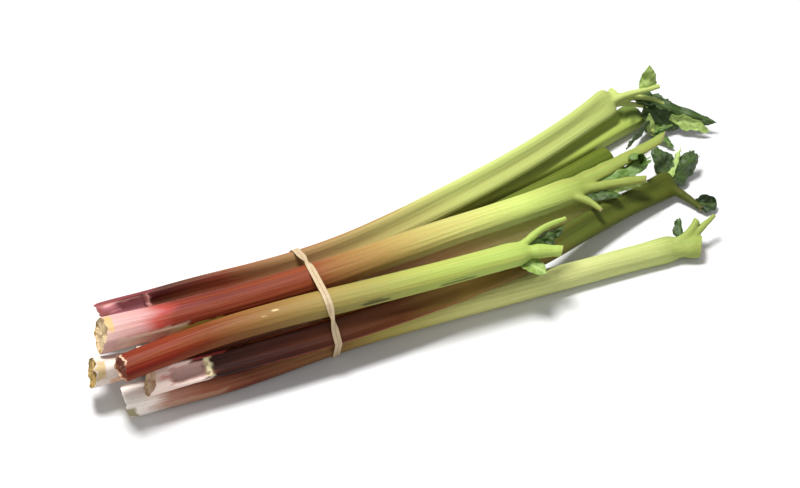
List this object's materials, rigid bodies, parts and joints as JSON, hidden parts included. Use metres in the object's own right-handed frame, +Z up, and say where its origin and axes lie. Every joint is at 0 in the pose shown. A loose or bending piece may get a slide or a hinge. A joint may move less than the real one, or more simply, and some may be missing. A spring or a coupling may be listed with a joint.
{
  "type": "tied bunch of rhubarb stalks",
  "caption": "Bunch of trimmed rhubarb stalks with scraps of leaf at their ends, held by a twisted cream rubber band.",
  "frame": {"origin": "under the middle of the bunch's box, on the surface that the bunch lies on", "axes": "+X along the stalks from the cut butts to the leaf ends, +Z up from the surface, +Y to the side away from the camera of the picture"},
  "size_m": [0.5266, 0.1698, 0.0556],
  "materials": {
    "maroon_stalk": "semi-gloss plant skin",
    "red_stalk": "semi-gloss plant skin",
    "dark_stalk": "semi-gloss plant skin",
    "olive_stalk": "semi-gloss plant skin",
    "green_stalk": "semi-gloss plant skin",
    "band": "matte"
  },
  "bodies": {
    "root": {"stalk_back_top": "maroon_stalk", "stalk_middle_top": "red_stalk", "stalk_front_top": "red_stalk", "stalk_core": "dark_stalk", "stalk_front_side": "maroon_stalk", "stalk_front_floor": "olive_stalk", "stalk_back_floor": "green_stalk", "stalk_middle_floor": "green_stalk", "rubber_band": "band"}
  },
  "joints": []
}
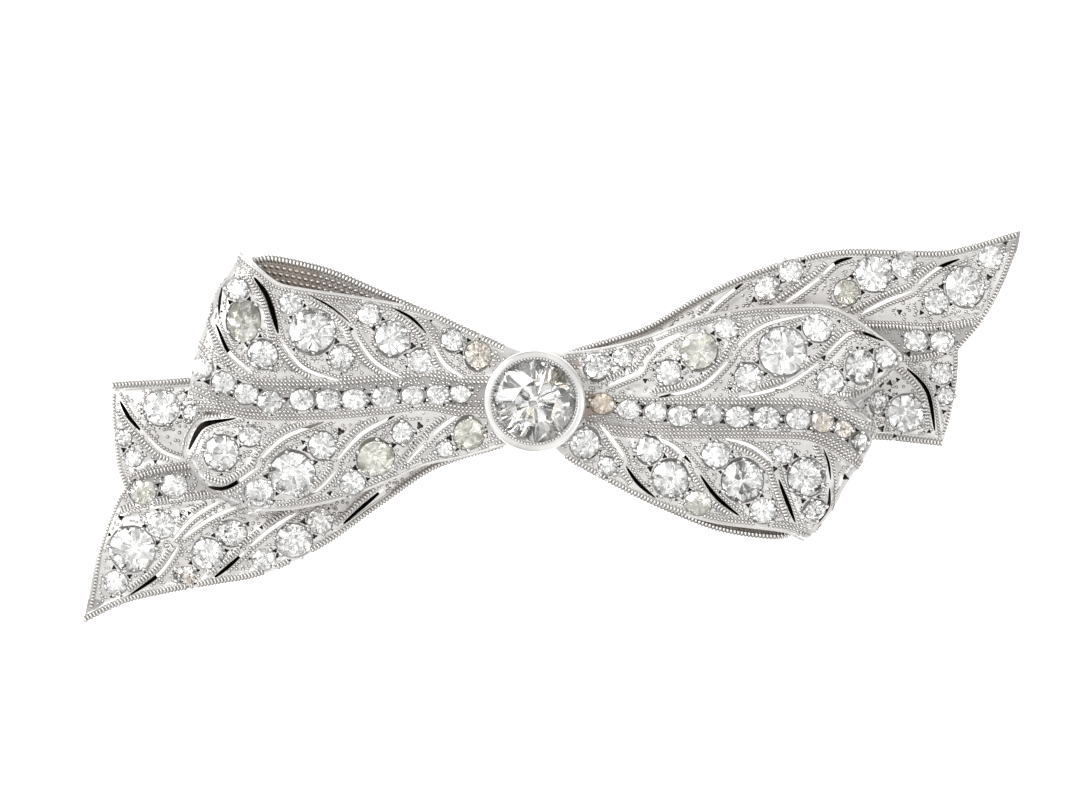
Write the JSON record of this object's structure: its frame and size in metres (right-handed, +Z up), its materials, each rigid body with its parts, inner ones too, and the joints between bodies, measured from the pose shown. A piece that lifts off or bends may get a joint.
_ _ _ _ _
What the exercise asks »
Recopy the entries above in their entirety, exactly.

Written solution »
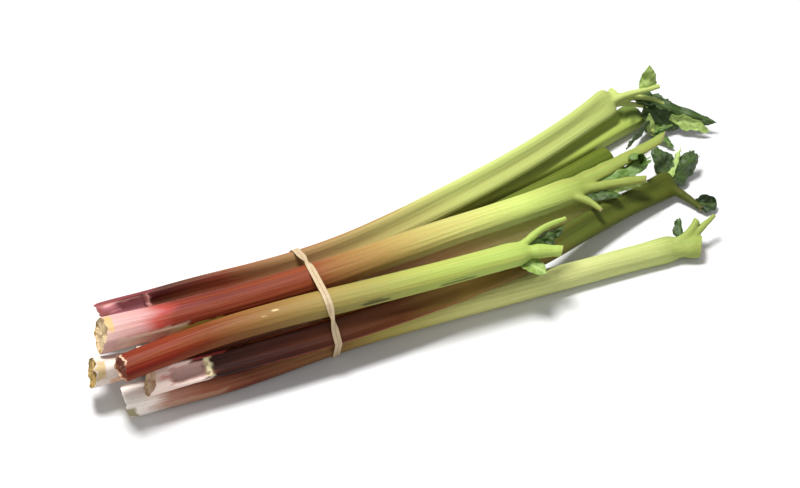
List this object's materials, rigid bodies, parts and joints as JSON, hidden parts included. Use metres in the object's own right-handed frame, +Z up, and say where its origin and axes lie. Every joint is at 0 in the pose shown. A loose or bending piece may get a slide or a hinge. A joint may move less than the real one, or more simply, and some may be missing. A spring or a coupling may be listed with a joint.
{
  "type": "tied bunch of rhubarb stalks",
  "caption": "Bunch of trimmed rhubarb stalks with scraps of leaf at their ends, held by a twisted cream rubber band.",
  "frame": {"origin": "under the middle of the bunch's box, on the surface that the bunch lies on", "axes": "+X along the stalks from the cut butts to the leaf ends, +Z up from the surface, +Y to the side away from the camera of the picture"},
  "size_m": [0.5266, 0.1698, 0.0556],
  "materials": {
    "maroon_stalk": "semi-gloss plant skin",
    "red_stalk": "semi-gloss plant skin",
    "dark_stalk": "semi-gloss plant skin",
    "olive_stalk": "semi-gloss plant skin",
    "green_stalk": "semi-gloss plant skin",
    "band": "matte"
  },
  "bodies": {
    "root": {"stalk_back_top": "maroon_stalk", "stalk_middle_top": "red_stalk", "stalk_front_top": "red_stalk", "stalk_core": "dark_stalk", "stalk_front_side": "maroon_stalk", "stalk_front_floor": "olive_stalk", "stalk_back_floor": "green_stalk", "stalk_middle_floor": "green_stalk", "rubber_band": "band"}
  },
  "joints": []
}
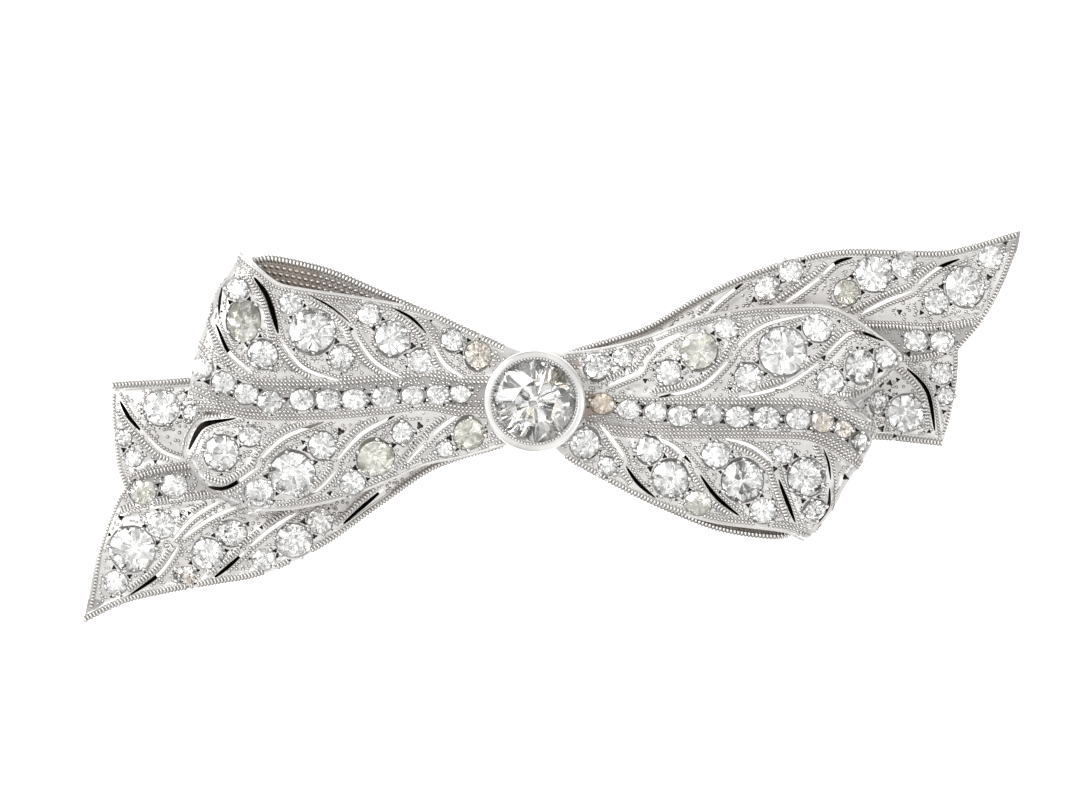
Write the JSON record of this object's structure: its frame and size in metres (right-handed, +Z up), its materials, each rigid body with its parts, inner ones too, and the joints between bodies, measured from the pose shown. A piece that lifts off or bends may get a joint.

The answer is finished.